--- Start DATA SHOWN ---

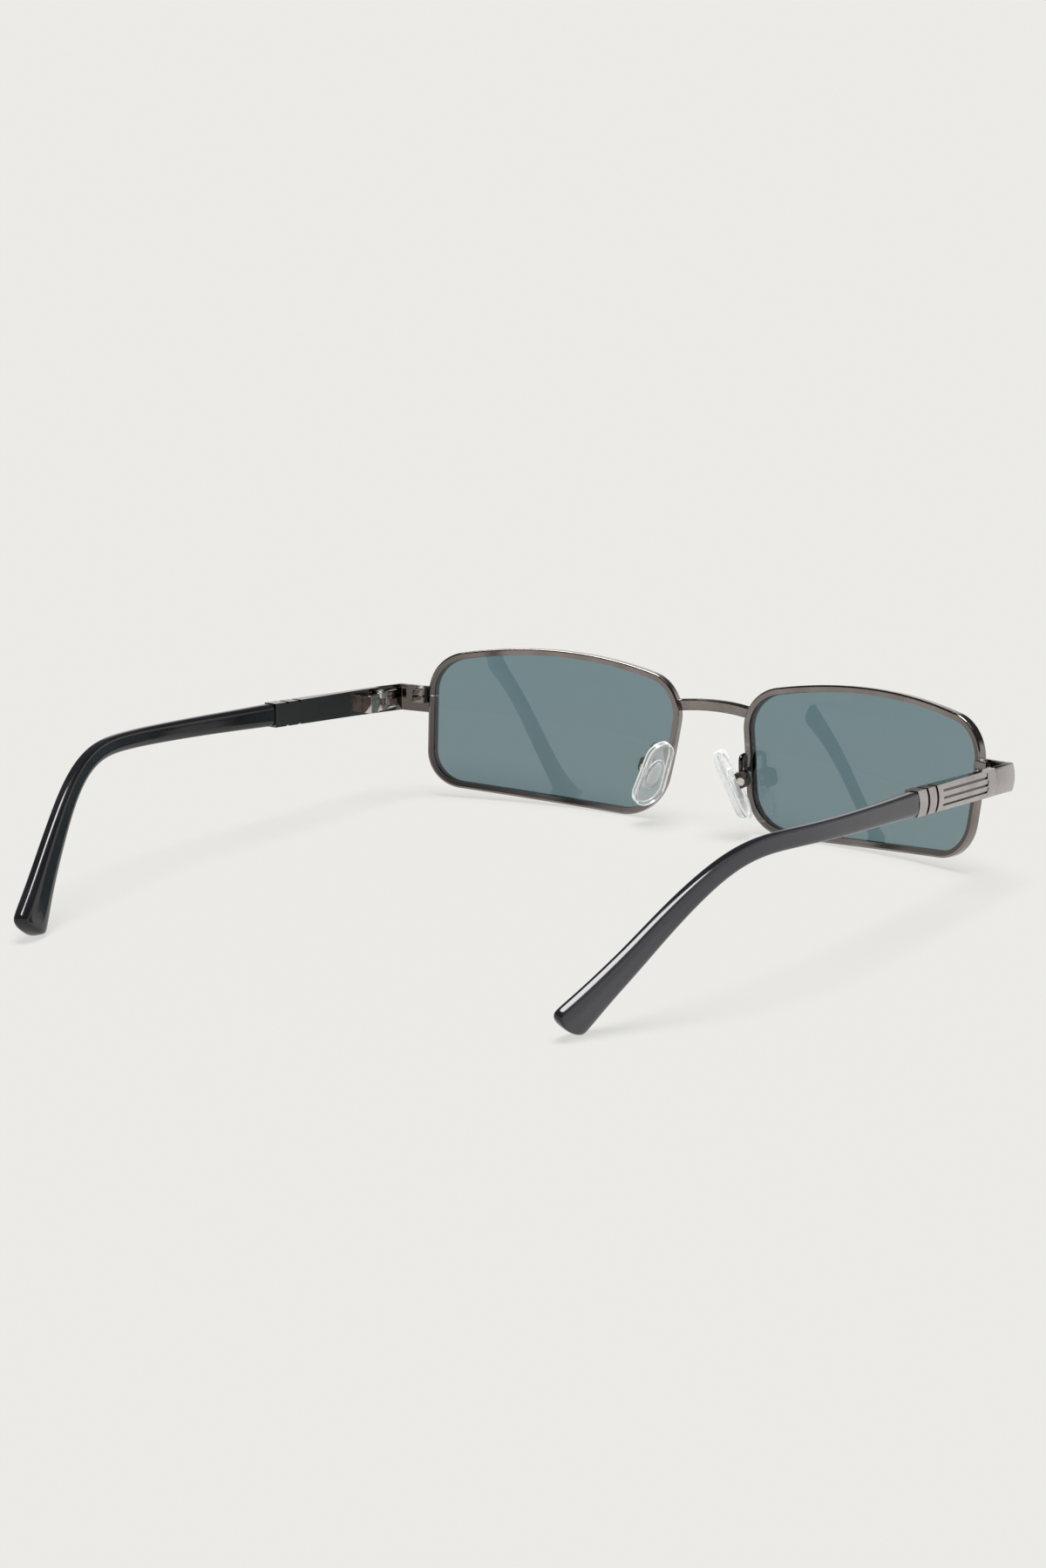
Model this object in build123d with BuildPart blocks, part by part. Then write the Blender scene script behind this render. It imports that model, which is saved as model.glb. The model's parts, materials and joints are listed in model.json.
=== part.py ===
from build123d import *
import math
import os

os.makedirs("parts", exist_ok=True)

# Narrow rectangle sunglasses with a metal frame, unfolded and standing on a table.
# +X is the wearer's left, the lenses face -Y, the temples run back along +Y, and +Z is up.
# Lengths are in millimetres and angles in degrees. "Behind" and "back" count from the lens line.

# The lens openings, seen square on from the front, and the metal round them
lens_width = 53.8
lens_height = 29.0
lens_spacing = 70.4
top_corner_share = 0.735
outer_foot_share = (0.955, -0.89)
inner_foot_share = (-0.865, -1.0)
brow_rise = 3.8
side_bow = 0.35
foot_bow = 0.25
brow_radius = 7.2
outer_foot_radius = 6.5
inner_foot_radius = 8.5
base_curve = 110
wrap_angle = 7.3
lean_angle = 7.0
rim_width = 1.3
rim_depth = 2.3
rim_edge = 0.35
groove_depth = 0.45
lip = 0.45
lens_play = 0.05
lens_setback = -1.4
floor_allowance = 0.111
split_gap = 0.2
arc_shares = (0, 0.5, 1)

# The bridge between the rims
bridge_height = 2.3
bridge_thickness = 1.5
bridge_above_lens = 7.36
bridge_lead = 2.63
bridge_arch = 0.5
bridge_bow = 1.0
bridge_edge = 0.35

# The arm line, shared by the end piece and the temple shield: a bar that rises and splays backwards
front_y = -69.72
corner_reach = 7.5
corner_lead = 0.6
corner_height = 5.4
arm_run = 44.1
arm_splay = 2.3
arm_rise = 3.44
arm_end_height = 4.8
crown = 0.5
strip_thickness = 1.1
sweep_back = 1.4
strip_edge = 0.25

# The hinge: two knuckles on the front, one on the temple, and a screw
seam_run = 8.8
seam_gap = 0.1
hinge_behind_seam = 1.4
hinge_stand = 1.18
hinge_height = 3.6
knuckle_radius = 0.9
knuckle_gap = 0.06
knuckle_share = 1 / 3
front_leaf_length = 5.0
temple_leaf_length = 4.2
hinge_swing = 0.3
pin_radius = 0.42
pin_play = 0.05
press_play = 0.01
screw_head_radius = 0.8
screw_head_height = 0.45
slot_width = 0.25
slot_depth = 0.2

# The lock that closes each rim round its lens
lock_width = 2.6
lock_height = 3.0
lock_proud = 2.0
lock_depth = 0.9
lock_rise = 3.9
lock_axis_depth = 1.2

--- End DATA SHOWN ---

THE REQUEST:
Please set down the whole listing above without altering a single line.

TASK OUTPUT:
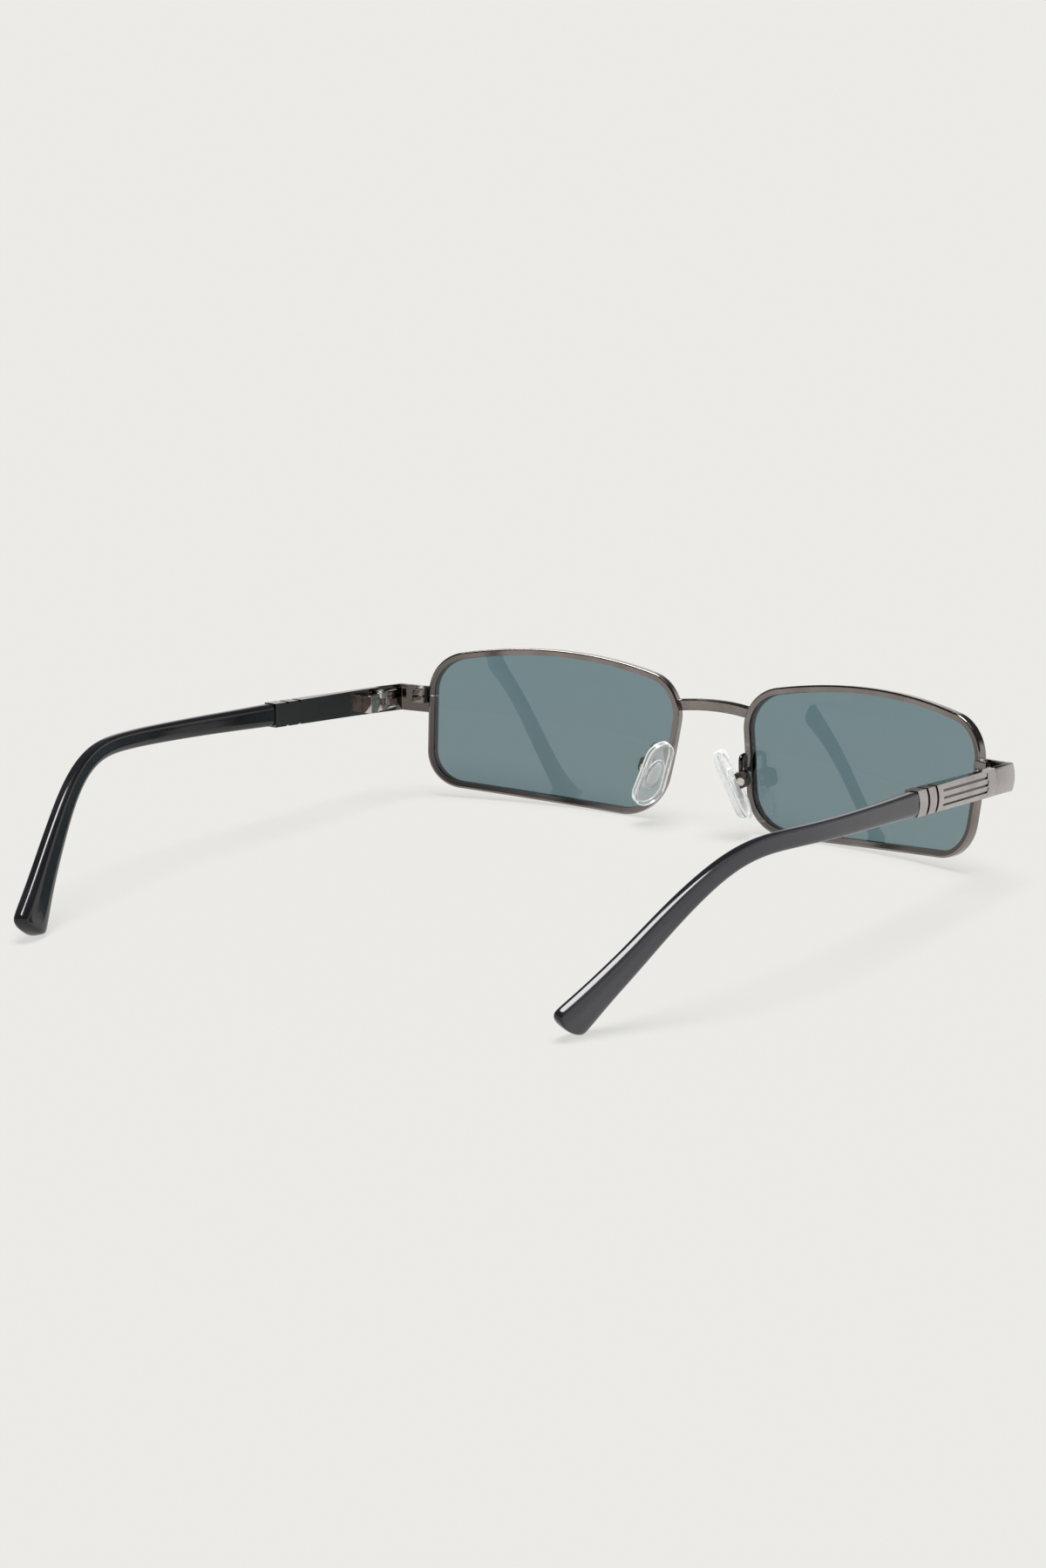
Model this object in build123d with BuildPart blocks, part by part. Then write the Blender scene script behind this render. It imports that model, which is saved as model.glb. The model's parts, materials and joints are listed in model.json.
=== part.py ===
from build123d import *
import math
import os

os.makedirs("parts", exist_ok=True)

# Narrow rectangle sunglasses with a metal frame, unfolded and standing on a table.
# +X is the wearer's left, the lenses face -Y, the temples run back along +Y, and +Z is up.
# Lengths are in millimetres and angles in degrees. "Behind" and "back" count from the lens line.

# The lens openings, seen square on from the front, and the metal round them
lens_width = 53.8
lens_height = 29.0
lens_spacing = 70.4
top_corner_share = 0.735
outer_foot_share = (0.955, -0.89)
inner_foot_share = (-0.865, -1.0)
brow_rise = 3.8
side_bow = 0.35
foot_bow = 0.25
brow_radius = 7.2
outer_foot_radius = 6.5
inner_foot_radius = 8.5
base_curve = 110
wrap_angle = 7.3
lean_angle = 7.0
rim_width = 1.3
rim_depth = 2.3
rim_edge = 0.35
groove_depth = 0.45
lip = 0.45
lens_play = 0.05
lens_setback = -1.4
floor_allowance = 0.111
split_gap = 0.2
arc_shares = (0, 0.5, 1)

# The bridge between the rims
bridge_height = 2.3
bridge_thickness = 1.5
bridge_above_lens = 7.36
bridge_lead = 2.63
bridge_arch = 0.5
bridge_bow = 1.0
bridge_edge = 0.35

# The arm line, shared by the end piece and the temple shield: a bar that rises and splays backwards
front_y = -69.72
corner_reach = 7.5
corner_lead = 0.6
corner_height = 5.4
arm_run = 44.1
arm_splay = 2.3
arm_rise = 3.44
arm_end_height = 4.8
crown = 0.5
strip_thickness = 1.1
sweep_back = 1.4
strip_edge = 0.25

# The hinge: two knuckles on the front, one on the temple, and a screw
seam_run = 8.8
seam_gap = 0.1
hinge_behind_seam = 1.4
hinge_stand = 1.18
hinge_height = 3.6
knuckle_radius = 0.9
knuckle_gap = 0.06
knuckle_share = 1 / 3
front_leaf_length = 5.0
temple_leaf_length = 4.2
hinge_swing = 0.3
pin_radius = 0.42
pin_play = 0.05
press_play = 0.01
screw_head_radius = 0.8
screw_head_height = 0.45
slot_width = 0.25
slot_depth = 0.2

# The lock that closes each rim round its lens
lock_width = 2.6
lock_height = 3.0
lock_proud = 2.0
lock_depth = 0.9
lock_rise = 3.9
lock_axis_depth = 1.2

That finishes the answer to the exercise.